[start of GIVEN MATERIAL]

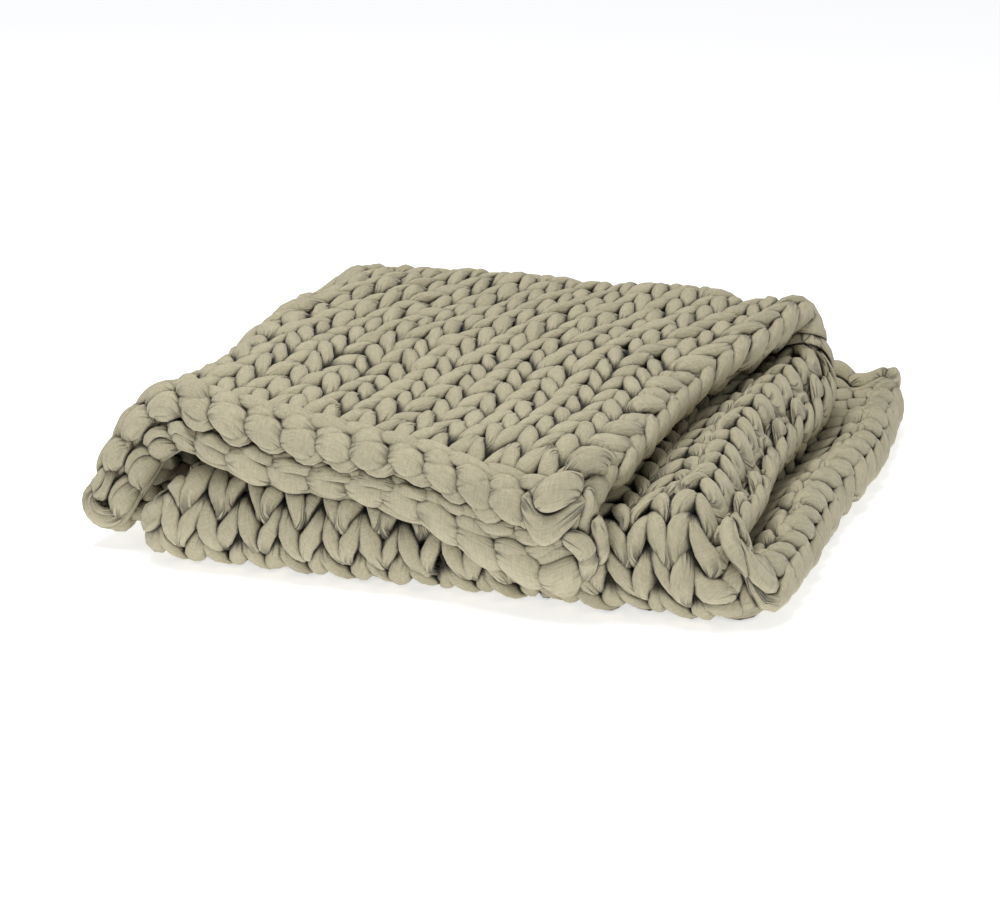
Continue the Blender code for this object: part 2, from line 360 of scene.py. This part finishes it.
# %% [markdown]
# ## One stitch
# In plain knitting each row is one wavy strand. Its legs lie on the knit face
# and make the V's, and its heads and feet lie behind, hooked round the rows
# above and below. On the chart that is a few sines: one period across is one
# stitch. The legs are fat, because nothing presses on them there, and the yarn
# is pinched where it dives behind.

# %% The strand's path over one stitch
LEG_REACH = 2.95                 # from a row's middle to its heads or feet
LEG_LEAN = 1.1                   # how far the legs swing to the side
LOOP_DEPTH = 0.52                # how far legs stand before the middle
SHINGLE = 0.42                   # each V's point lies over the row below
FAT, PINCHED = 0.99, 0.54        # radii of the strand, across
FLATTENED = 0.80                 # its radius through the cloth, as a share


def strand(turn):
    """One stitch as turn goes from 0 to 1, in chart centimetres.

    across = pitch * turn + lean * sin(2 angle); along = -reach * cos(angle);
    height = -depth * cos(2 angle) + shingle * cos(angle).
    """
    angle = 2 * np.pi * turn
    across = WALE_WIDTH * turn + LEG_LEAN * np.sin(2 * angle)
    along = -LEG_REACH * np.cos(angle)
    height = -LOOP_DEPTH * np.cos(2 * angle) + SHINGLE * np.cos(angle)
    return np.stack([across, along, height], axis=-1)


def fullness(turn):
    """1 in the middle of a leg and 0 at the heads and feet."""
    return (1 - np.cos(4 * np.pi * turn)) / 2


print("a stitch from foot to leg to head:", strand(np.array([0, 0.25, 0.5])).round(2))

# %% [markdown]
# ## The whole yarn
# The yarn runs to the right, turns at the selvedge, and comes back one row
# higher. Stitches that lie between the layers get fewer points, because nobody
# sees them. Each leg also gets its own small shift and fullness from a seeded
# table, since no two hand-made stitches match.

# %% Which stitches show
FINE, COARSE = 26, 8            # points along one stitch
SELVEDGE_POINTS = 9
SELVEDGE_OUT, SELVEDGE_UP = 0.7, 0.3  # how far the yarn swings out where it turns
SELVEDGE_FAT = 0.8               # and how full it is there
SELVEDGE_LEAST, SELVEDGE_MORE = 0.4, 0.5  # how smooth its skin is: ends, and middle


def stitches_that_show():
    """True for each row and column that any side of the stack shows."""
    row, wale = np.meshgrid(np.arange(ROWS) + 0.5, np.arange(WALES) + 0.5, indexing="ij")
    stage = between(ROW_LINES, ROW_PARTS * row, WALE_PARTS * (wale + 1))
    under = wale < WALES_UNDER
    # the fold at the left, from end to end
    shows = (wale > WALES_UNDER - 2) & (wale < WALES_UNDER + WALES_ROUND + 2)
    # of the lower half: the front turn and the overhang
    shows |= under & (stage > 0.85) & (stage < 2.15)
    shows |= under & (stage > 4.8)
    # the selvedges' steps down the right side
    shows |= (wale < 5) & (stage > 1.9) & (stage < 3.1)
    shows |= wale < 2
    shows |= (wale > WALES - 4) & (stage < 1.2)
    shows |= wale > WALES - 2
    # of the upper half: the back turn, the top and the overhang
    shows |= ~under & (stage > 3.0)
    # and the first row, beside the cast-on edge
    return shows | (stage < 0.06)


SHOWS = stitches_that_show()
print(SHOWS.sum(), "stitches show and", (~SHOWS).sum(), "are hidden")

# %% Lay the yarn on the chart, row after row
FIRST_ROW = 1.0                  # the first row's middle, in rows from the end
HAND = np.random.default_rng(24)
LEG_LIMIT = 1.4                  # no leg is odder than this, or a gap would open
LEG_TABLE = np.clip(HAND.normal(size=(5, ROWS, 2 * WALES + 2)), -LEG_LIMIT, LEG_LIMIT)
HAND_SHIFT = np.array([0.15, 0.20, 0.13])  # across, along, height
HAND_FAT = 0.08


def hand_made(channel, row, turns):
    """Each leg's own random number, eased from leg to leg by a half cosine."""
    place = np.clip(2 * turns + 0.5, 0, 2 * WALES + 0.999)
    leg = place.astype(int)
    ease = (1 - np.cos(np.pi * (place - leg))) / 2
    table = LEG_TABLE[channel, row]
    return table[leg] * (1 - ease) + table[leg + 1] * ease


def lay_row(row):
    """One row from its left selvedge to its right, with radii and a tone."""
    counts = np.where(SHOWS[row], FINE, COARSE)
    starts = np.cumsum(counts) - counts
    stitch = np.repeat(np.arange(WALES), counts)
    turn = (np.arange(counts.sum()) - starts[stitch]) / counts[stitch]
    stitch, turn = np.append(stitch, WALES - 1), np.append(turn, 1.0)
    turns = stitch + turn
    path = strand(turns)
    path[:, 1] += (row + FIRST_ROW) * ROW_RISE
    for axis, shift in enumerate(HAND_SHIFT):
        path[:, axis] += shift * hand_made(axis, row, turns)
    full = fullness(turns)
    radius = PINCHED + (FAT - PINCHED) * full
    radius *= 1 + HAND_FAT * hand_made(3, row, turns)
    return np.column_stack([path, radius, full, hand_made(4, row, turns)])


def lay_yarn(rows):
    """Rows joined into one strand that turns at each selvedge."""
    strands = []
    for row in rows:
        line = lay_row(row)
        if row % 2:
            line = line[::-1]
        if strands:
            start, end = strands[-1][-1], line[0]
            share = np.linspace(0, 1, SELVEDGE_POINTS + 2)[1:-1, None]
            turn = start + (end - start) * share
            outward = 1 if row % 2 else -1
            bulge = np.sin(np.pi * share[:, 0])
            turn[:, 0] += outward * SELVEDGE_OUT * bulge
            turn[:, 2] += SELVEDGE_UP * bulge
            turn[:, 3] += SELVEDGE_FAT * (FAT - PINCHED) * bulge
            turn[:, 4] = SELVEDGE_LEAST + SELVEDGE_MORE * bulge
            strands.append(turn)
        strands.append(line)
    return np.vstack(strands)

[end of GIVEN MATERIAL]

[PROBLEM]: Where does the word "this" appear in the listing? List each line that holds it.

[REPLY]:
Continue the Blender code for this object: part 2, from line 360 of scene.py. This part finishes it.
LEG_LIMIT = 1.4                  # no leg is odder than this, or a gap would open